# [Goal of the exercise]
Only the lines from the first one through the line with "closed shells, in" should be printed, exactly as they appear.
· · · · · · ·
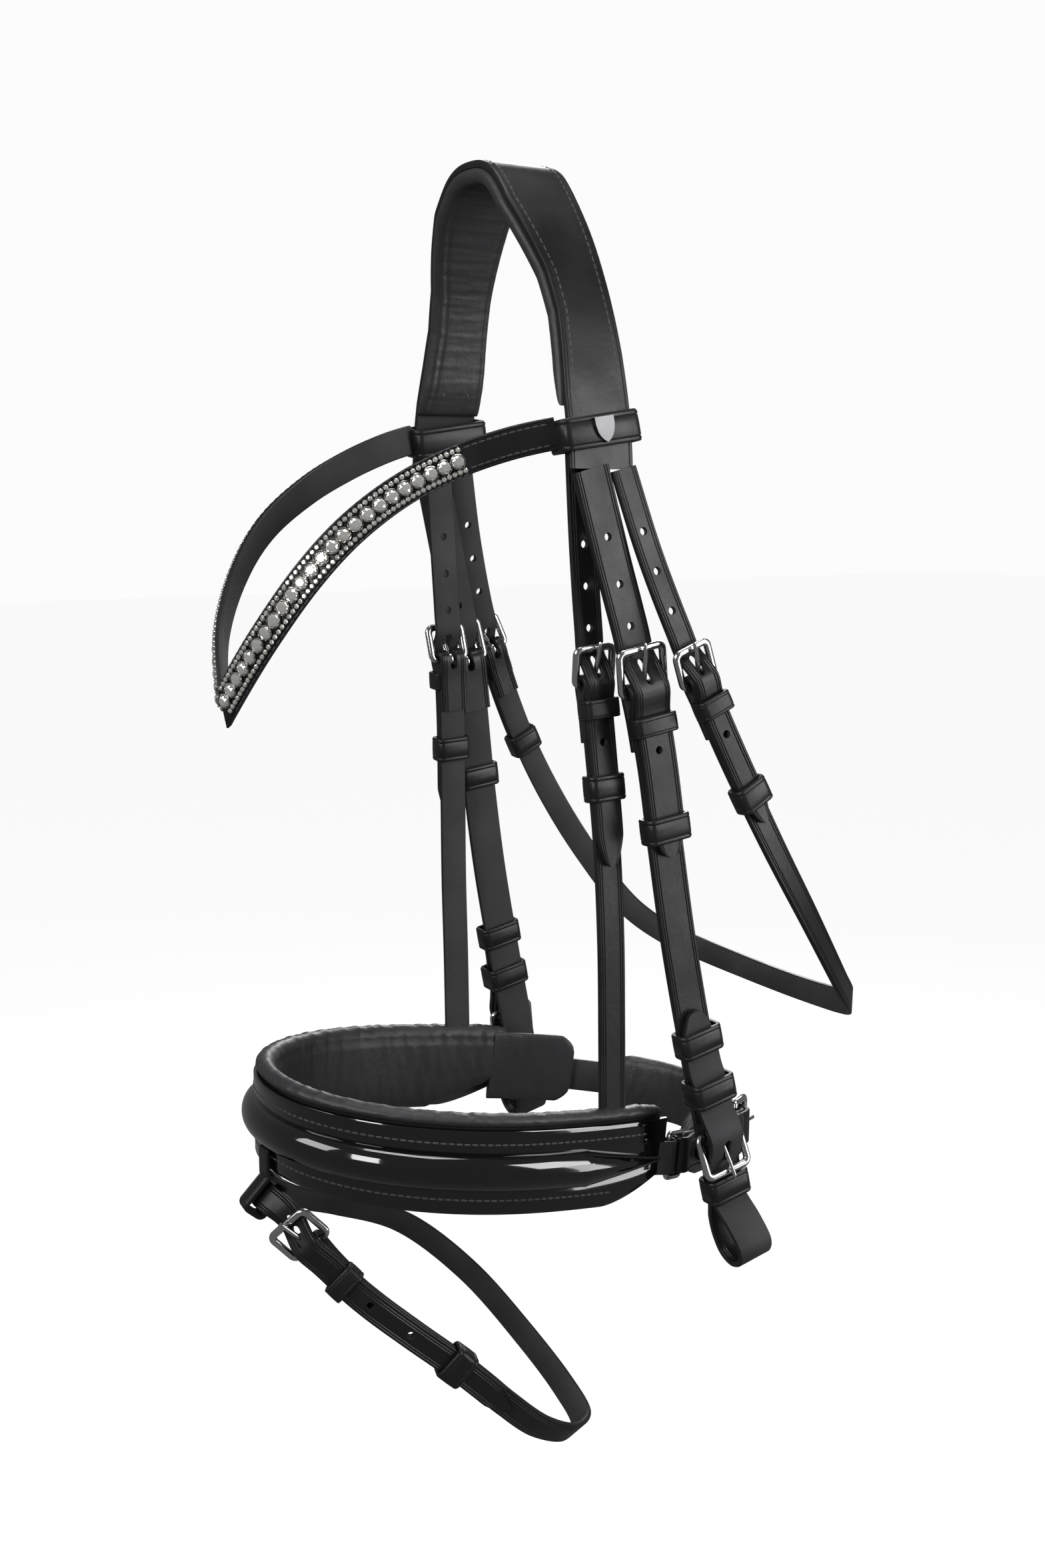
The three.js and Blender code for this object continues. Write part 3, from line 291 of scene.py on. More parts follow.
class Build:
    """Collects closed shells, in millimetres, into one object."""

    def __init__(self):
        self.verts, self.faces, self.mats, self.count = [], [], [], 0

    def add(self, verts, faces, mats=0):
        verts = np.asarray(verts, float)
        volume = 0.0
        for f in faces:
            a = verts[f[0]]
            for i in range(1, len(f) - 1):
                volume += np.dot(a, np.cross(verts[f[i]], verts[f[i + 1]]))
        if volume < 0:
            faces = [f[::-1] for f in faces]
        self.verts.append(verts)
        self.faces += [[i + self.count for i in f] for f in faces]
        self.mats += [mats] * len(faces) if isinstance(mats, int) else list(mats)
        self.count += len(verts)
        return self

    def rings(self, rings, mats=None, closed=False):
        """Rings of points, K x M x 3, joined one to the next. Open ends are capped."""
        rings = np.asarray(rings, float)
        k, m = rings.shape[:2]
        mats = [0] * m if mats is None else mats
        faces, kinds = [], []
        for i in range(k if closed else k - 1):
            a, b = i * m, ((i + 1) % k) * m
            for j in range(m):
                faces.append([a + j, a + (j + 1) % m, b + (j + 1) % m, b + j])
                kinds.append(mats[j])
        if not closed:
            faces += [list(range(m))[::-1], [(k - 1) * m + j for j in range(m)]]
            kinds += [0, 0]
        return self.add(rings.reshape(-1, 3), faces, kinds)

    def stamp(self, verts, faces, bases, positions, mats=0):
        """The same little shell at many places. bases is N x 3 x 3 with rows x, y, z."""
        verts = np.asarray(verts, float)
        for basis, position in zip(bases, positions):
            self.verts.append(verts @ basis + position)
            self.faces += [[i + self.count for i in f] for f in faces]
            self.mats += [mats] * len(faces) if isinstance(mats, int) else list(mats)
            self.count += len(verts)
        return self

    def finish(self, name, materials, mirror=False, sharp=0.6, cutters=None):
        verts = np.vstack(self.verts) * MM
        faces = self.faces
        if mirror:
            verts = verts * [-1, 1, 1]
            faces = [f[::-1] for f in faces]
        mesh = bpy.data.meshes.new(name)
        mesh.from_pydata(verts.tolist(), [], faces)
        for material in materials:
            mesh.materials.append(material)
        mesh.polygons.foreach_set("material_index", np.array(self.mats, np.int32))
        obj = bpy.data.objects.new(name, mesh)
        bpy.context.scene.collection.objects.link(obj)
        if cutters is not None and cutters.count:
            cut(obj, cutters.finish(name + "_cutter", [materials[-1]], mirror))
        obj.data.shade_smooth()
        obj.data.set_sharp_from_angle(angle=sharp)
        return obj


def cut(obj, cutter):
    modifier = obj.modifiers.new("cut", "BOOLEAN")
    modifier.operation, modifier.solver, modifier.object = "DIFFERENCE", "MANIFOLD", cutter
    graph = bpy.context.evaluated_depsgraph_get()
    graph.update()
    mesh = bpy.data.meshes.new_from_object(obj.evaluated_get(graph))
    obj.modifiers.clear()
    obj.data = mesh
    bpy.data.objects.remove(cutter)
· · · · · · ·
# [Correct output]
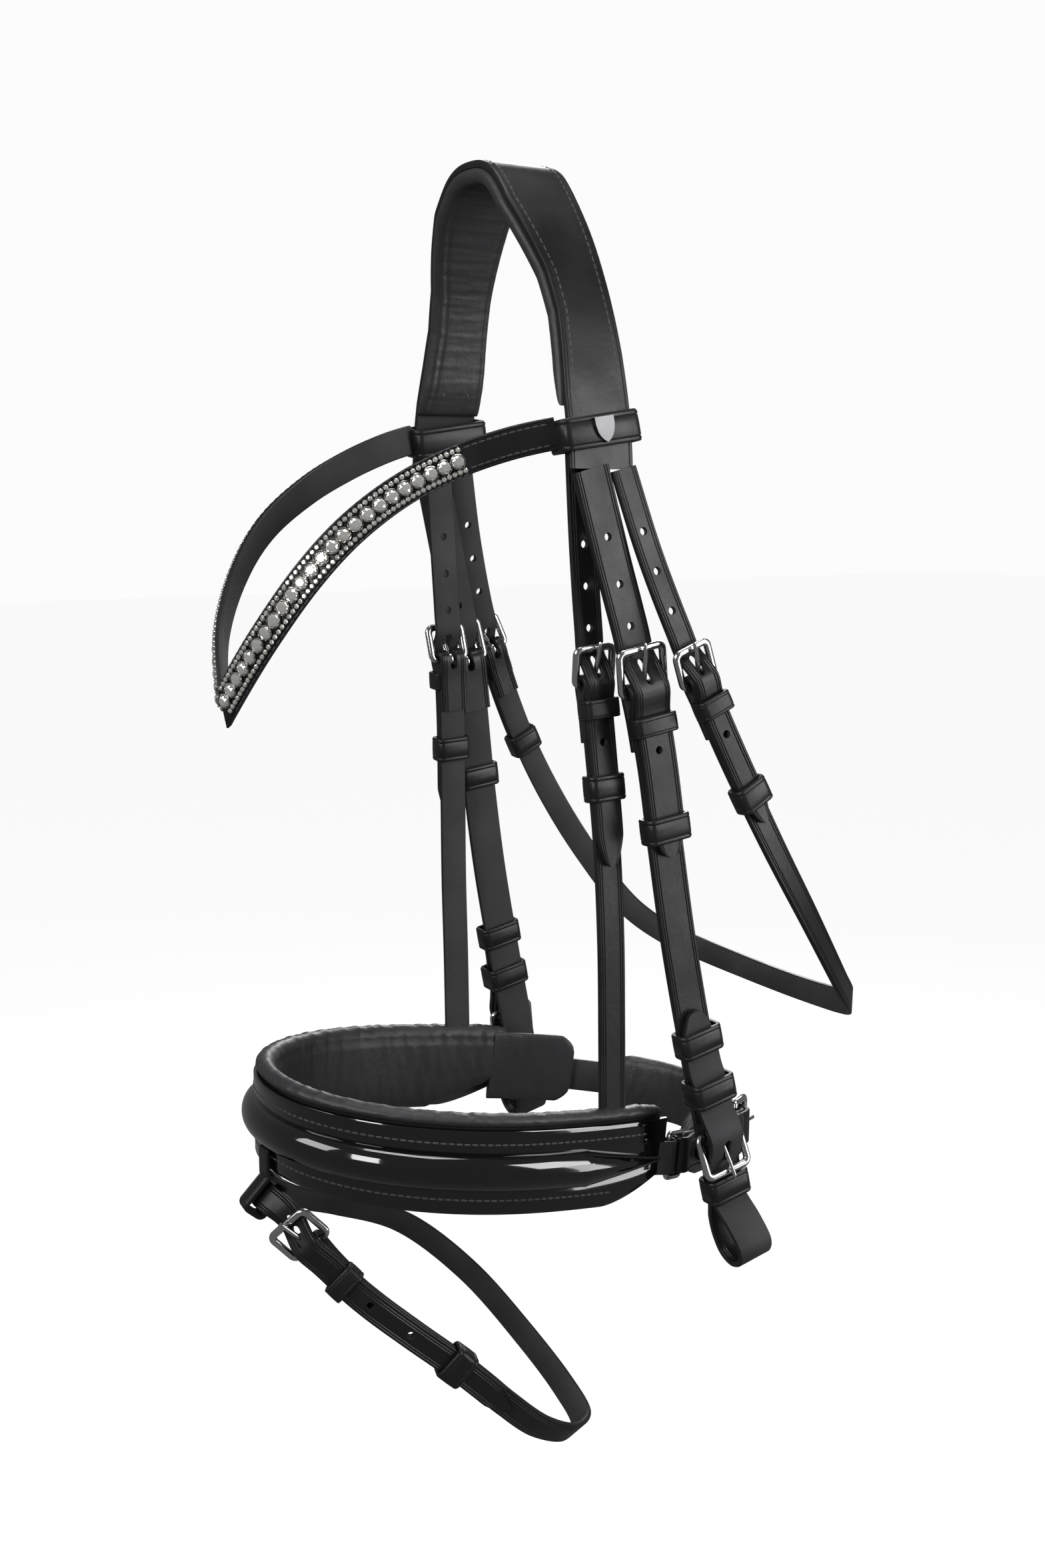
The three.js and Blender code for this object continues. Write part 3, from line 291 of scene.py on. More parts follow.
class Build:
    """Collects closed shells, in millimetres, into one object."""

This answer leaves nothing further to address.